Sewage sludge is the mucky residue of municipal wastewater treatment operations, consisting largely of human feces. Repackaged as “biosolids,” sludge is sold or given away to farmers and homeowners for use as a nutrient-rich fertilizer.

But when used to grow food, our turds may bite back: sludge can contain heavy metals, pharmaceuticals, toxic chemicals, disease-causing bacteria (including e. coli and salmonella), viruses (hepatitis and polio), and parasites that can contaminate soil and potentially food crops. More than 330 synthetic chemical contaminants that have been detected in sludge are known or suspected toxins.
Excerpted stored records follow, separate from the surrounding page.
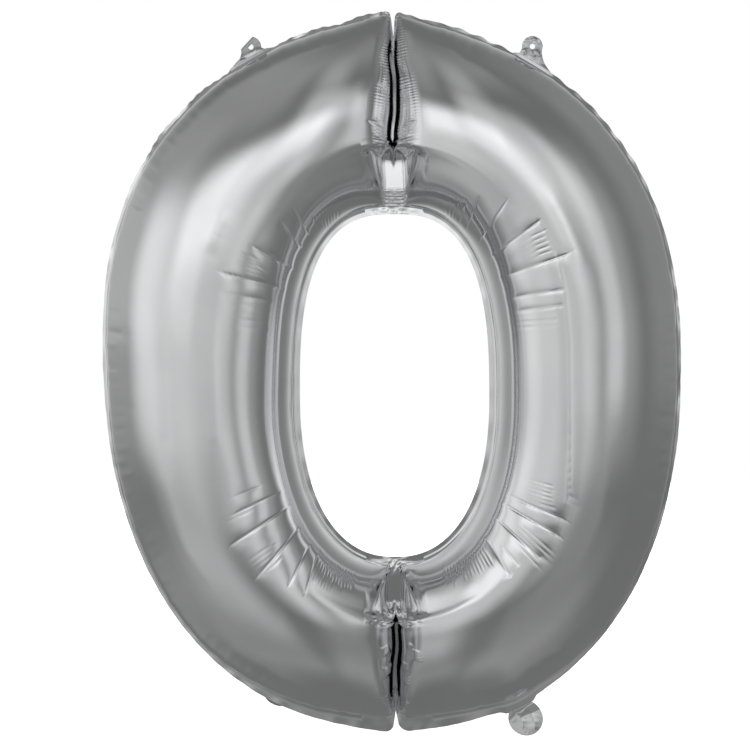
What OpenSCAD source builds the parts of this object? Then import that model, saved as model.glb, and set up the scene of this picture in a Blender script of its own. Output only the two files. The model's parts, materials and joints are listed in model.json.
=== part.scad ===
// Foil number balloon, digit nought, inflated.
// Two metallised film panels are heat-sealed to each other along an outer and an inner seam.
// Seals at the top and the foot part the ring into two chambers that share a narrow gas channel.
// Three punched hanging tabs and a round inflation tail stand out of the outer flange.
// X is to the right, Z is up and the front panel faces -Y. The seam lies in the plane Y = 0.

/* [Outer outline] */
// Half the width across the widest line
half_width = 345; // [330:1:360]
// Height of the widest line above the centre
widest_z = 28; // [20:1:36]
// Rise of the upper curve above the widest line
crown_rise = 404.5; // [395:0.5:412]
// Drop of the lower curve below the widest line
foot_drop = 455; // [445:0.5:465]
// Overlap of the left and right upper curves, which slopes the crown like a roof
crown_overlap = 93; // [80:1:105]
// Overlap of the left and right lower curves
foot_overlap = 17; // [8:1:26]
// Fullness of the outer curves, where 2 is an ellipse
outer_fullness = 2.3; // [2.2:0.05:2.4]
// Height of the raised corners beside each notch
corner_lift = 4.5; // [2:0.5:7]
// Sideways drift of the outline, per millimetre of height
lean = 0.0175; // [0:0.0025:0.03]

/* [Inner outline] */
// Half the width of the opening, edge to edge
opening_half_width = 113; // [105:1:120]
// Height of the opening's centre
opening_z = -25; // [-32:1:-18]
// Rise of the opening above its centre
opening_rise = 214; // [205:1:220]
// Drop of the opening below its centre
opening_drop = 195; // [188:1:202]
// Fullness of the opening's upper half
opening_crown_fullness = 2.7; // [2.4:0.1:3]
// Fullness of the opening's lower half
opening_foot_fullness = 2.3; // [2.1:0.1:2.6]

/* [Chambers] */
// Half the depth of the inflated tube
half_depth = 102; // [90:1:110]
// Wall of a panel, thicker than the real film so that it can be built
wall = 0.4; // [0.3:0.05:0.6]
// Width of the sealed flange round the opening
inner_flange = 9; // [7:0.5:11]
// Width of the sealed flange at the sides and crown
side_flange = 5; // [4:0.5:7]
// Width of the sealed flange along the foot
foot_flange = 16; // [12:1:18]

/* [Slits] */
// Half the width of the seal between the channel and the outer edge
outer_web = 2.3; // [1.8:0.1:3]
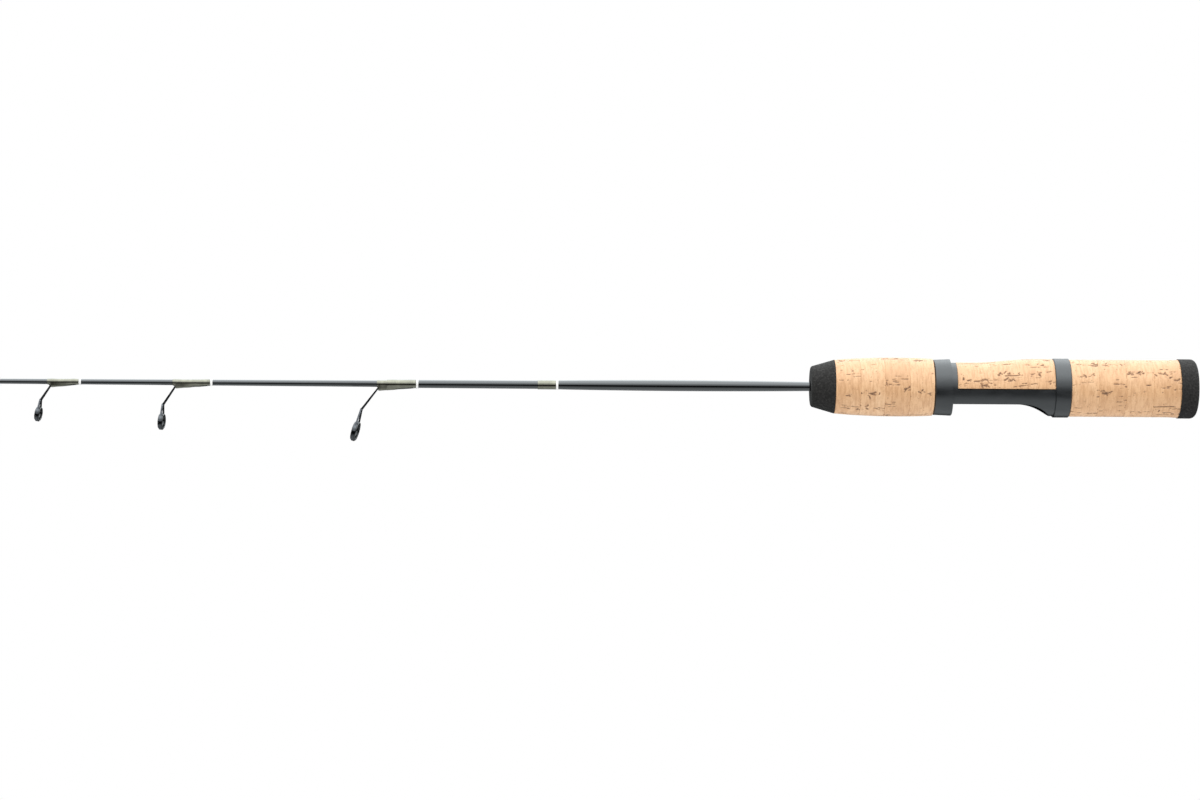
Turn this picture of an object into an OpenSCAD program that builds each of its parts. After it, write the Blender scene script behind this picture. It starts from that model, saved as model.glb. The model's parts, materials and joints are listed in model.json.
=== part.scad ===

There has been little study of the health consequences of sludge use in farming. The Cornell University Wastewater Management Institute found just one published research review of illnesses in communities near sludge-applied land. This 2002 paper concluded that reports of “illnesses and even death” near farmland that used sludge suggested chronic and acute risks from exposure to contaminants in sludge. The researchers concluded that risks from sludge “suggests that [its] use should be eliminated.”

Fifteen years ago, Toxic Sludge is Good for You, the seminal book on the public relations industry, outlined in detail the birth of the sludge industry, exposing how the EPA funded an industry front-group to re-brand sludge as “biosolids” and promote its use as fertilizer. Using taxpayer money, EPA concluded that sludge desperately needed an image-makeover to overcome the “widely held perception” that it is “malodorous, disease causing or otherwise repulsive.”

Convinced perhaps that their shit didn’t stink, EPA dismissed concerns about odors from sludge use as “irrational.”  The agency mused, “It is difficult to say to what extent odors emanating from sludge may be imagined.”

Today, sludge promoters are at it again and farmland isn’t the only sludge hazard. Some cities and towns offer fertilizer giveaways to home gardeners. In San Francisco, public interest groups led by the Center for Food Safety recently petitioned the city to end its “composted biosolids” giveaway program, citing potential health hazards.

In response, the city’s Public Utilities Commission (PUC, which oversees the sludge program) stated it hoped to expand the sludge program.

(If you think the San Francisco’s sludge-pimping stinks, you can join the Organic Consumers Association and urge the city and the PUC to call for an end to the program.)

Sludge use is prohibited or strictly limited in the UK, Germany, Switzerland and the Netherlands.  Even major American food companies, including Del Monte, Heinz and General Mills, forbid their suppliers from using sludge to grow produce for their companies’ products.

Consumers in the U.S. can avoid sludge by buying organic food, whose standards prohibit the use of sludge, and by supporting local producers who avoid sludge. For home use, gardeners should look for organic compost (the Organic Materials Review Institute keeps updated lists of products permitted in organic production) and avoid the many common sludge-containing products.